La « pêche » aux dauphins, c’est donc s’en prendre à un animal doué d’intelligence, d’une conscience et très probablement d’un langage. Rien que pour ça, la « pêche » aux dauphins devrait relever d’une forme de transgression. Il faut rajouter que la « pêche » aux dauphins se fait dans des conditions inadmissibles, assimilable à de la maltraitance animale. Mais elle est aussi et surtout une hérésie, sa chair étant contaminée à des degrés divers, notamment par le mercure. Pour refuser et dénoncer la « pêche » aux dauphins, il existe une pétition.

Alors, bien sûr, le dauphin est un animal emblématique, qui suscite l’empathie, peut-être de manière disproportionnée. Pour autant, il ne faut pas oublier qu’il appartient à l’ordre des cétacés, vaste groupe dont les membres présentent tous des caractéristiques similaires à celles des dauphins. C’est l’intégralité de ce groupe qu’il convient de protéger.

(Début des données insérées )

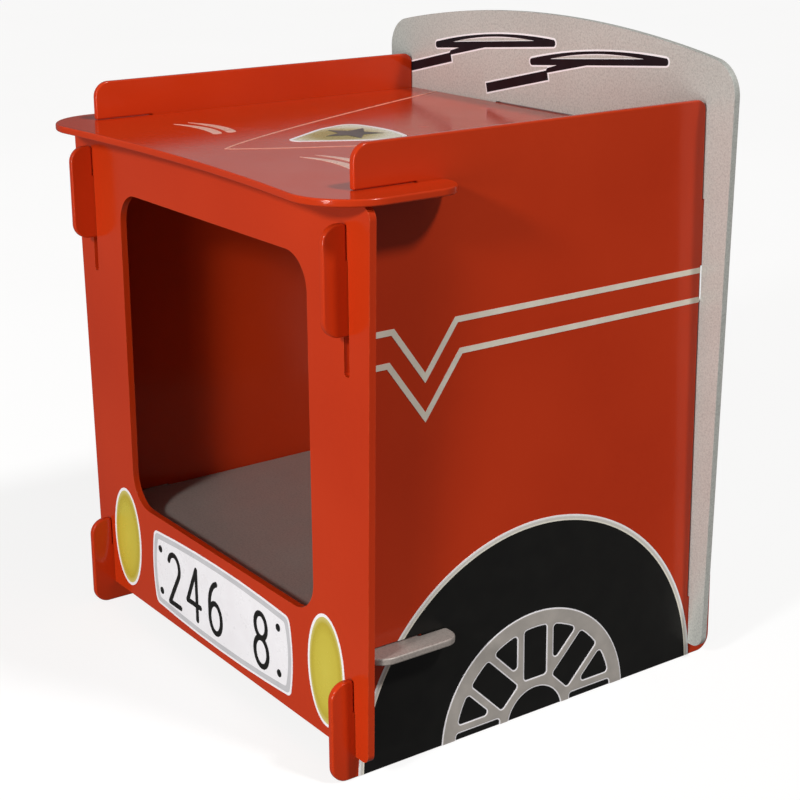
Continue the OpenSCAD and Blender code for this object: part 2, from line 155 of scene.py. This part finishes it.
BACK_SILVER = (0.565, 0.568, 0.524)
# The shelf is the same silver lacquer as the back panel, made darker and browner:
# painted shade.
SHELF_SILVER_PAINTED_SHADE = (0.35, 0.305, 0.275)
SILVER_GRAIN_SCALE = 1500.0
SILVER_FLAKE_SCALE = 520.0
SILVER_CLOUD_SCALE = 7.0
SILVER_WEAR_SCALE = 80.0
SILVER_SMUDGE_SCALE = 30.0
SILVER_CLOUD_SHADES = (0.93, 1.05)
SILVER_GRAIN_SHADE = 1.30
SILVER_FLAKE_SHADE = 0.72
SILVER_WORN_SHADE = 0.62
SILVER_GRAIN_DEPTH = 0.04 * MM
SILVER_METAL = 0.2
SILVER_ROUGHNESS = (0.34, 0.46)
SILVER_GLOSS = 0.5


def red_lacquer(name):
    """High-gloss red: slight colour drift, orange peel, dust nibs, worn edges."""
    s = Shader(name)
    drift = s.noise(RED_DRIFT_SCALE)
    mottle = s.noise(RED_MOTTLE_SCALE, detail=2.0)
    colour = s.blend(s.spread(drift, 0.35, 0.65), RED_DEEP, RED_LIGHT)
    colour = s.blend(s.spread(mottle, 0.3, 0.7, 0.0, 0.35), colour, RED)
    edge = s.edge_mask(WEAR_RADIUS)
    patches = s.spread(s.noise(RED_WEAR_SCALE, detail=4.0), 0.45, 0.7, 0.05, 0.5)
    colour = s.blend(s.math("MULTIPLY", edge, patches), colour, RED_WORN)
    nibs = s.noise(RED_NIB_SCALE, detail=2.0)
    peel = s.noise(RED_PEEL_SCALE, detail=1.5)
    smudge = s.noise(RED_SMUDGE_SCALE, detail=4.0, roughness=0.65)
    height = s.math(
        "ADD",
        s.math("MULTIPLY", peel, RED_PEEL_SHARE),
        s.math("MULTIPLY", nibs, 1 - RED_PEEL_SHARE),
    )
    s.set(
        Base_Color=colour,
        Roughness=s.spread(smudge, 0.3, 0.75, *RED_ROUGHNESS),
        Normal=s.bump(height, RED_PEEL_DEPTH),
        Specular_IOR_Level=RED_GLOSS,
        Specular_Tint=RED_GLOSS_TINT,
    )
    return s.material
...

Enfin, il semble que les problèmes de bioaccumulation soient largement éludés, par exemple, il ne me semble pas normal que seuls les initiés soient au courant des recommandations de l’afssa sur la consommation des poissons prédateurs sauvages chez les femmes enceintes et les jeunes enfants. Je crois qu’il est temps de relayer l’information.